Researchers from both Northeastern and Harvard Universities have found that practicing mindful meditation has a profound effect on the area of the brain regulating compassion, and makes us more inclined to perform praiseworthy, do-good acts. This boost of compassion benefits not just us, but the people with whom we interact in our daily lives.
There are also innumerable benefits to our health, which can be broken down into four elements: body awareness, self-awareness, regulation of emotion, and regulation of attention. In 2011, the journal Annals of Rheumatic Disease published a study that concluded that while mindfulness training may not alleviate their pain, patients with rheumatoid arthritis can nevertheless benefit from it stress- and fatigue-reducing effects.

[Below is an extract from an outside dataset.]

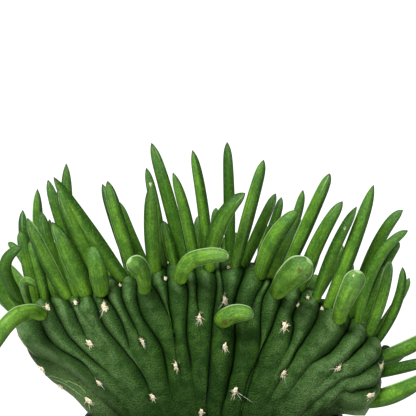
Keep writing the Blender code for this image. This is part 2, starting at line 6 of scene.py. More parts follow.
import bpy
import numpy as np
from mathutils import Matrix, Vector

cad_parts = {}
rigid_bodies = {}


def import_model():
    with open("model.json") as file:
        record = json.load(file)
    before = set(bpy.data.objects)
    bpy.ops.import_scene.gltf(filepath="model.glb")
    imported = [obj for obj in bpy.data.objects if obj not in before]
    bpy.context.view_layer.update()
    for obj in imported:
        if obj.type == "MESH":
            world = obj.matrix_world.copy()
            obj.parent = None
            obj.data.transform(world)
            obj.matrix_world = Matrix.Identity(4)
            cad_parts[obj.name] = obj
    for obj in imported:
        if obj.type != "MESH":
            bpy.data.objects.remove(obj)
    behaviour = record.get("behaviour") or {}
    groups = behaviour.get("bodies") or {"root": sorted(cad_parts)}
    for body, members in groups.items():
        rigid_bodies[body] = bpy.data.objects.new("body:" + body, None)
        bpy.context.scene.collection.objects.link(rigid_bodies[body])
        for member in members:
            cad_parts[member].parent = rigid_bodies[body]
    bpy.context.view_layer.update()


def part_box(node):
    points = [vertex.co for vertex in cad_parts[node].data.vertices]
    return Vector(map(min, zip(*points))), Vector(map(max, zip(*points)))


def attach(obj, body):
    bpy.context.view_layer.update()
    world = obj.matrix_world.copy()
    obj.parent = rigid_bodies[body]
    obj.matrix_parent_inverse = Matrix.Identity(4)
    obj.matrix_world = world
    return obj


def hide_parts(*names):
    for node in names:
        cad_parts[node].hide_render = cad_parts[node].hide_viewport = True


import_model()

# Pot
# A black nursery pot, moulded from thin polypropylene: a tapered wall, a stepped lip with a rolled edge, and
# six drain holes in a flat floor. It stands loose, and the soil fills it to below the lip.
MM = 0.001
POT_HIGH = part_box("pot")[1] / MM
RIM_RADIUS, POT_HEIGHT = POT_HIGH.x, POT_HIGH.z
FOOT_RADIUS = 0.7 * RIM_RADIUS
WALL, FLOOR, WALL_TRIM = 1.2, 1.8, 0.8
LIP_HEIGHT, LIP_STEP, LIP_WALL = 8.0, 3.8, 2.0
# Inside, the lip slopes in to the wall: how far above its step this starts and ends, and how far out it ends.
SLOPE_TOP, SLOPE_FOOT, SLOPE_OUT = 1.7, 0.7, 0.1
EDGE_ROUND, STEP_ROUND, FLOOR_ROUND = 0.9, 0.6, 1.2
DRAIN_HOLES, DRAIN_RADIUS, DRAIN_CIRCLE, DRAIN_MARGIN = 6, 4.5, 23.0, 3.0
DRILL_BOTTOM, DRILL_TOP, DRILL_SIDES = -2.0, 5.0, 40
POT_SIDES, WALL_STEPS, SHARP_ANGLE = 160, 24, 35.0
BLACK_PLASTIC, SCUFF_GREY, SOIL_DUST = (0.008, 0.008, 0.009), (0.022, 0.022, 0.024), (0.075, 0.055, 0.038)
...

Research done at the Jefferson—Myrna Brind Center of Integrative medicine have found that mindfulness, in conjunction with art therapy, effectively reduces stress in women suffering from breast cancer.
A study done at the University of California, Los Angeles, showed that mindfulness meditation aided significantly in the reduction of dangerous feelings of loneliness in the elderly. It also boosts their health by lowering the manifestation of genetic material connected to inflammation.
Mindfulness meditation might also lessen the duration and effect of colds. Studies have found that people who exercise and engage in mindfulness meditation miss fewer days at work, and also experience a shortening in the duration of symptoms, from acute respiratory infections.
Besides all that and much, much more, research in the American Journal of Health promotions shows that practicing mindfulness meditation leads to fewer annual office visits to the doctor. So not only does your health benefit – your wallet just might benefit, too!
One last, and surprising, benefit of meditation is one that very few people talk about: a better, richer sex life. Meditation is now widely accepted as the number 1 way to reduce stress, and stress doesn’t help our sex lives at all. As a matter of fact, meditation reduces the stress hormone, cortisol. Women with high cortisol levels are virtually incapable of having an orgasm. And there is nothing wrong with having fantasies – or even becoming aroused – during a meditation session. It’s healthy and normal, and can lead to a more adventurous, primal sex life. It doesn’t hurt that meditation also makes you more empathic and a better listener.
We could go on for pages and pages outlining why meditation is awesome, but these are a good start.